DIRECTION: Can you quote exactly the stretch of lines from the one with "Reconstruct the object" through the final line of the material, both ends included?

Stored data entries:
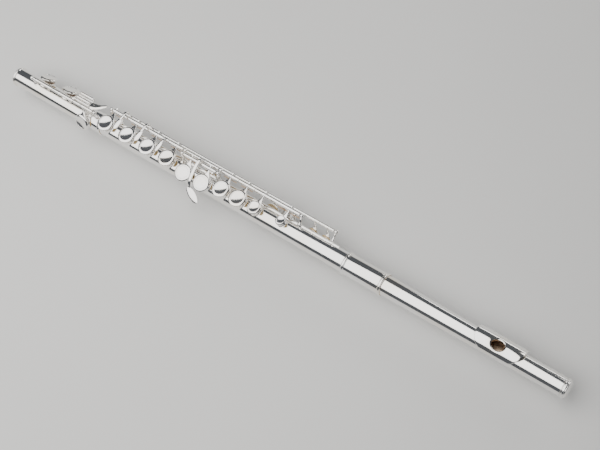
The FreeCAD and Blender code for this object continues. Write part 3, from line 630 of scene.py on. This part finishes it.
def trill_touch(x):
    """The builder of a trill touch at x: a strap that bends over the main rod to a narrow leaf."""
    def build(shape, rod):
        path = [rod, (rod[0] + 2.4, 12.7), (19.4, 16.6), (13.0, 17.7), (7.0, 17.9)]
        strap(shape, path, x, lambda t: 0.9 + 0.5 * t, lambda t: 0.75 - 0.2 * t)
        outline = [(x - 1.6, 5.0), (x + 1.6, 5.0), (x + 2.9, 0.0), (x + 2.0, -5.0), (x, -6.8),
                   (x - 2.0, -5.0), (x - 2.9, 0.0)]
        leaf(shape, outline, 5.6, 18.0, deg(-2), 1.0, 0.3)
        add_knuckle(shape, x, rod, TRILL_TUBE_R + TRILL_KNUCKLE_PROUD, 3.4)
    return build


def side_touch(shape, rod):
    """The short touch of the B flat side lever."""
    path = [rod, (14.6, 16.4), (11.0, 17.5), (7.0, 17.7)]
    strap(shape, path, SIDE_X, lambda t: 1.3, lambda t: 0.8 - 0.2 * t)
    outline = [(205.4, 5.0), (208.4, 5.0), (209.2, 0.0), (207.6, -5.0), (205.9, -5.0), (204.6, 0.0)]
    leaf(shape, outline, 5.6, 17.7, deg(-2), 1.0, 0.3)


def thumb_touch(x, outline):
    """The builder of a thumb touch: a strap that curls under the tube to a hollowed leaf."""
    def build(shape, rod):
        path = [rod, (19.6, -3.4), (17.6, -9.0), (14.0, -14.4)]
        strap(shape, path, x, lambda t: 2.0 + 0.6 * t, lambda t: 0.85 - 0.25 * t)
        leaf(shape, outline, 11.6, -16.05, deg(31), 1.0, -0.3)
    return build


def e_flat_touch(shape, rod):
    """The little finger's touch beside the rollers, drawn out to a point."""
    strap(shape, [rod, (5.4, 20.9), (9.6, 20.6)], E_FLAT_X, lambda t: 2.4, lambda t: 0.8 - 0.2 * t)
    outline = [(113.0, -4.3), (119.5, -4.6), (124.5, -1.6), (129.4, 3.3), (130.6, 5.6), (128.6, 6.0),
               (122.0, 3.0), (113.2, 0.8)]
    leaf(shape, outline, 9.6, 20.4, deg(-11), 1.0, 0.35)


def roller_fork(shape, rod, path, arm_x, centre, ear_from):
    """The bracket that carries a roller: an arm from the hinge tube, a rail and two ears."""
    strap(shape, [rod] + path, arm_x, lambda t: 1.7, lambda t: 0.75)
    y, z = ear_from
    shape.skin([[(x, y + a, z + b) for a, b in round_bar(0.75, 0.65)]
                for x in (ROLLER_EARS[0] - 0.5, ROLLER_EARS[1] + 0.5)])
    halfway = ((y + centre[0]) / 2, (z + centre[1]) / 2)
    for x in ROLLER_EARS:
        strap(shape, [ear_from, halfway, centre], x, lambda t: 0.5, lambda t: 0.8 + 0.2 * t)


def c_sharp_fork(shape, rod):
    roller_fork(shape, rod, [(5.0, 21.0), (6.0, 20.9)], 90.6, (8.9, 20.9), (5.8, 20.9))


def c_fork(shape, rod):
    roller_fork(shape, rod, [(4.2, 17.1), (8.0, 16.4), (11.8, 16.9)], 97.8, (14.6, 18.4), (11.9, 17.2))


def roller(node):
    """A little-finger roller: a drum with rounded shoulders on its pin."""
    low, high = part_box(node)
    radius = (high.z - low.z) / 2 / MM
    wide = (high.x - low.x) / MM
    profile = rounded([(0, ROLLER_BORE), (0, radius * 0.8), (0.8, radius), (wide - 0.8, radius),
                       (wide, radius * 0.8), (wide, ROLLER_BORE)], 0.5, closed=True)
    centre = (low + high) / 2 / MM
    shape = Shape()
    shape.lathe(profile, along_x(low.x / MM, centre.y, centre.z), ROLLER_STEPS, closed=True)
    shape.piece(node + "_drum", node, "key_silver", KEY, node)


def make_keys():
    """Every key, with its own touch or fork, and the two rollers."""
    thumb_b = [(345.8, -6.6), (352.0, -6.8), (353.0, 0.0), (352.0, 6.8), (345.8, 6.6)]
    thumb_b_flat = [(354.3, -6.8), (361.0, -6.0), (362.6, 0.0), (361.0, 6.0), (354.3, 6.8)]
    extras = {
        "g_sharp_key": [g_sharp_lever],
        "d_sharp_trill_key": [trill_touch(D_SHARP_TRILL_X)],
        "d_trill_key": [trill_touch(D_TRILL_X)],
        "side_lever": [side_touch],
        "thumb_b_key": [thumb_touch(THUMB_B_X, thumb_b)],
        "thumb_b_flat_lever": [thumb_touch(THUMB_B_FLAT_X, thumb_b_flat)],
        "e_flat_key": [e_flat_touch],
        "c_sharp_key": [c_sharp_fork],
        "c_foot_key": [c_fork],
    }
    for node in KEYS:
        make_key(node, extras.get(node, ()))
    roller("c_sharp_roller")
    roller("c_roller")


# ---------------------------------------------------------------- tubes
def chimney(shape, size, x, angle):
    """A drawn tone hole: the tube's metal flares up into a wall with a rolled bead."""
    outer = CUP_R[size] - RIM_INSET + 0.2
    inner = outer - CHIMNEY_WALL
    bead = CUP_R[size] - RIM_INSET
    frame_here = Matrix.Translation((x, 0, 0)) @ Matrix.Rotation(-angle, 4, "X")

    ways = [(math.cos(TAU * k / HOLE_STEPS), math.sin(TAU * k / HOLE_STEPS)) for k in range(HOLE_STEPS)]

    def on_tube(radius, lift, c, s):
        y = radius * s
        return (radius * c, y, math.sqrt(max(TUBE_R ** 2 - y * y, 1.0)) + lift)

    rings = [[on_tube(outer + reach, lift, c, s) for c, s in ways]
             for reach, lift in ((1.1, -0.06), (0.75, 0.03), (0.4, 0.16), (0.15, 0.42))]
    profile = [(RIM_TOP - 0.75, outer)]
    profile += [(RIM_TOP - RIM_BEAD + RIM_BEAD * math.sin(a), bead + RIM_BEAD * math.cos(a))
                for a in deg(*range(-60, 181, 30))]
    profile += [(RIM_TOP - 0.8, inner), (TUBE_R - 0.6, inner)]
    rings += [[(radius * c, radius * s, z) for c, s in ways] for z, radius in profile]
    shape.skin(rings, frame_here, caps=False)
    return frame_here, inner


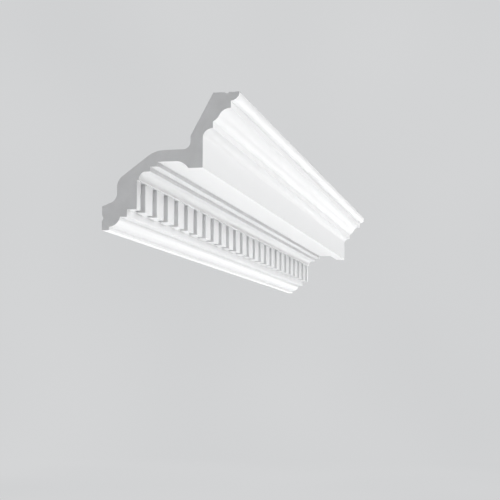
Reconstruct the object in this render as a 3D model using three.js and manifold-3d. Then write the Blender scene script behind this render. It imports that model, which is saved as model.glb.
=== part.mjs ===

CORRECT RESPONSE:
Reconstruct the object in this render as a 3D model using three.js and manifold-3d. Then write the Blender scene script behind this render. It imports that model, which is saved as model.glb.
=== part.mjs ===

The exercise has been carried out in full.